Sabahları ne ile geliyorsun: “Çile”
İstanbul, yüzyılların mirasını taşıyan, dünya tarihinin en kadim şehirlerinden biri. Ancak bu kadim şehir, bugün modern yaşamın en temel ihtiyaçlarından biri olan toplu taşıma hizmetlerinde büyük bir çileyi beraberinde getiriyor. Metro ve metrobüs hatlarındaki arızalar, tıklım tıklım dolu araçlar, gecikmeler ve plansız altyapı çalışmaları, İstanbulluların günlük yaşamını adeta bir mücadeleye dönüştürmüş durumda.
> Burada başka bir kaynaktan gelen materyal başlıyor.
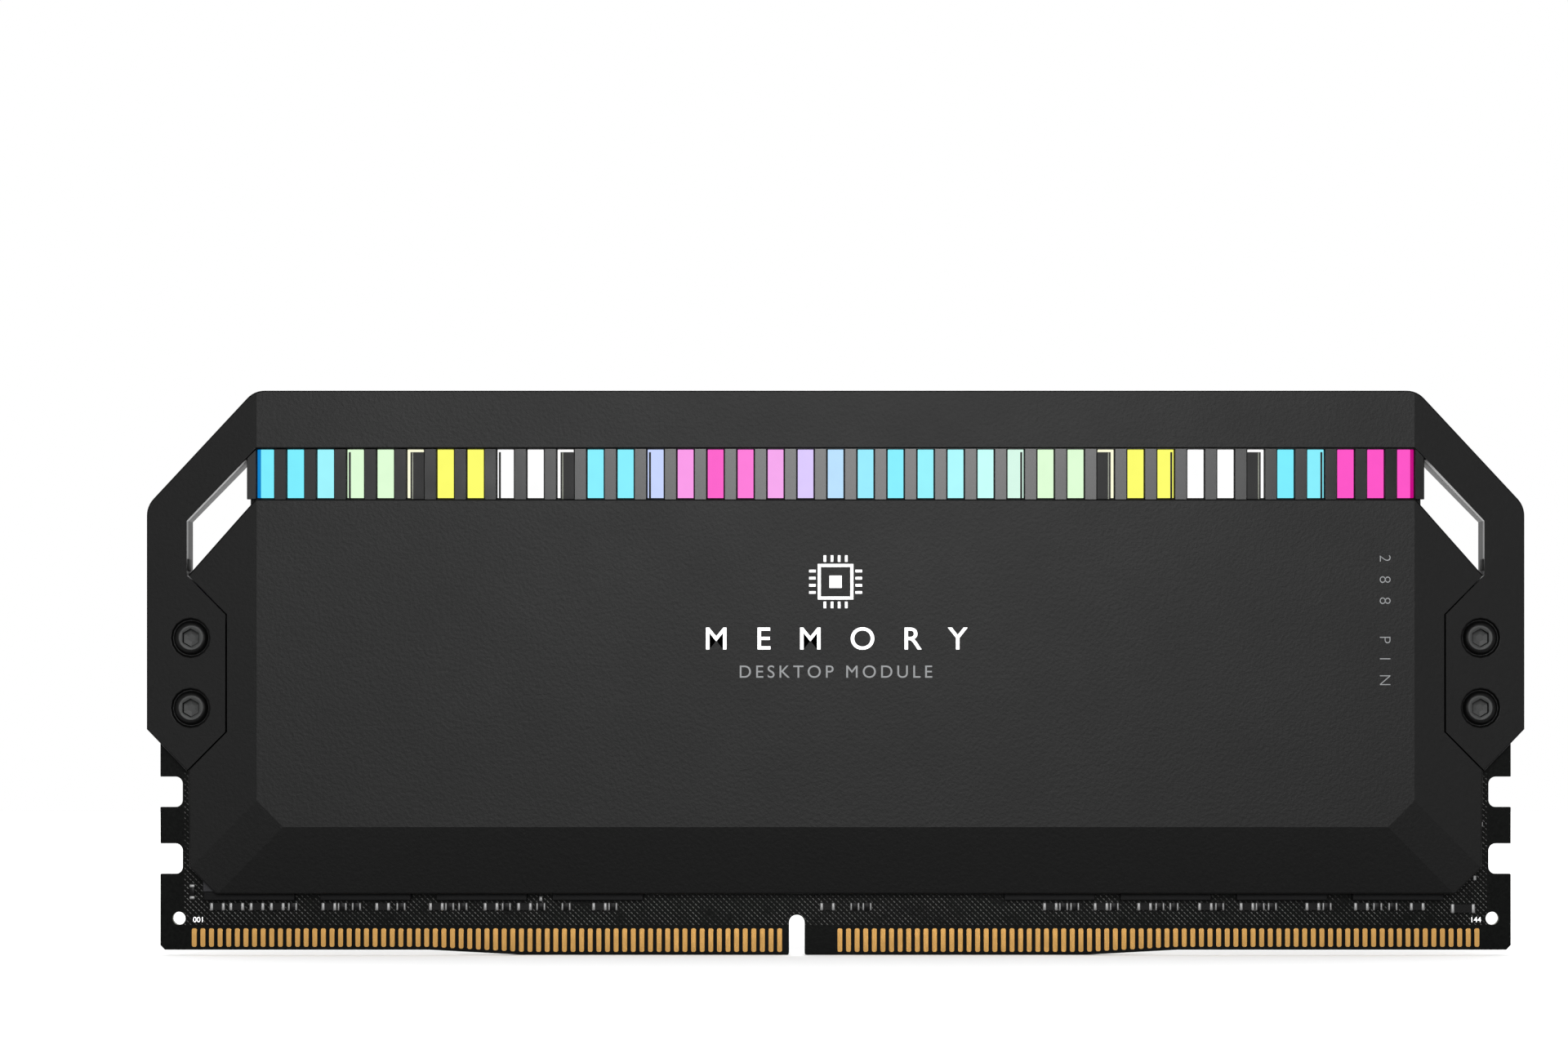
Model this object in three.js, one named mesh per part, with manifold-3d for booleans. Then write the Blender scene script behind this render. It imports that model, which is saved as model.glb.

Her sabah evlerinden işe gitmek üzere yola çıkan milyonlarca insanın yaşadığı stres, toplu taşıma araçlarının arızalarıyla iki katına çıkıyor. Saatlerce durakta bekleyen, bozuk metro ve metrobüslerden inip yürümek zorunda kalan vatandaşlar, haklı olarak şu soruyu soruyor: "Bir şehri yönetmek gerçekten bu kadar zor mu?"
İstanbul Büyükşehir Belediye Başkanı Ekrem İmamoğlu, göreve geldiği günden bu yana "hizmet belediyeciliği" anlayışını merkeze alacağına dair vaatlerde bulundu. Ancak bugüne baktığımızda, özellikle toplu taşıma alanında ciddi bir ilerleme kaydedildiğini söylemek güç. Şehrin nüfusu her geçen gün artarken, toplu taşıma sisteminin bu yükü taşıyamadığı açıkça ortada. Peki, neden?
Metro ve metrobüs hatlarındaki aksaklıklar, genellikle teknik sebeplerle açıklanıyor. Ancak bu açıklamalar, vatandaşın sorunlarını çözmekten çok, sorumluluğu üzerlerinden atma çabası gibi görünüyor. Teknik sorunlar bir kenti yönetirken karşılaşılabilecek durumlar elbette. Ancak önemli olan, bu sorunları çözmek için gösterilen çaba ve ortaya konulan vizyondur. Bugün İstanbullular, çözüm yerine bahanelerle karşılaşıyor. Özellikle son dönemde İstanbul'da yaşanan su taşkınları, altyapı eksiklikleri ve ulaşım krizleri, belediyenin koordinasyon eksikliğini gözler önüne seriyor. Büyük vaatlerle göreve gelen bir yönetim, halkın günlük yaşamını kolaylaştırmak yerine daha da zorlaştırıyorsa burada ciddi bir yönetim zafiyeti söz konusudur.
İstanbul gibi bir şehirde yaşamanın zaten birçok zorluğu var: kalabalık, trafik, gürültü. Ancak toplu taşıma çilesi bu zorlukları kat be kat artırıyor. İşe yetişmeye çalışan bir annenin, saatlerce durakta beklemek zorunda kalması ya da yaşlı bir vatandaşın yürüyerek eve dönmek zorunda kalması kabul edilebilir bir durum değil. Belediye yönetimi, sadece projeler açıklamak ya da sosyal medyada etkili olmakla sınırlı kalamaz. Bu şehirde yaşayan milyonlarca insanın beklentisi, ulaşımın bir çile olmaktan çıkarılıp konforlu bir deneyime dönüştürülmesidir. Bir şehri yönetmek sadece altyapı sorunlarını çözmekle sınırlı değildir. İnsanı anlamak, halkın ihtiyaçlarını gözetmek ve öncelikleri doğru belirlemek bir yöneticinin en temel sorumluluklarıdır. İstanbul gibi bir metropolde yaşanan sorunlara çözüm üretmek, teknik bir mesele olmaktan öte, bir özveri meselesidir. Ekrem İmamoğlu ve ekibi, vaatlerini yerine getirmek, hizmet odaklı bir anlayışı benimsemek ve İstanbulluların hayatını kolaylaştırmak için çaba göstermelidir. İstanbullular daha iyi bir ulaşım ve daha iyi bir yaşam kalitesini fazlasıyla hak ediyor. Yönetimin bunu görmesi ve gereğini yapması gerekiyor.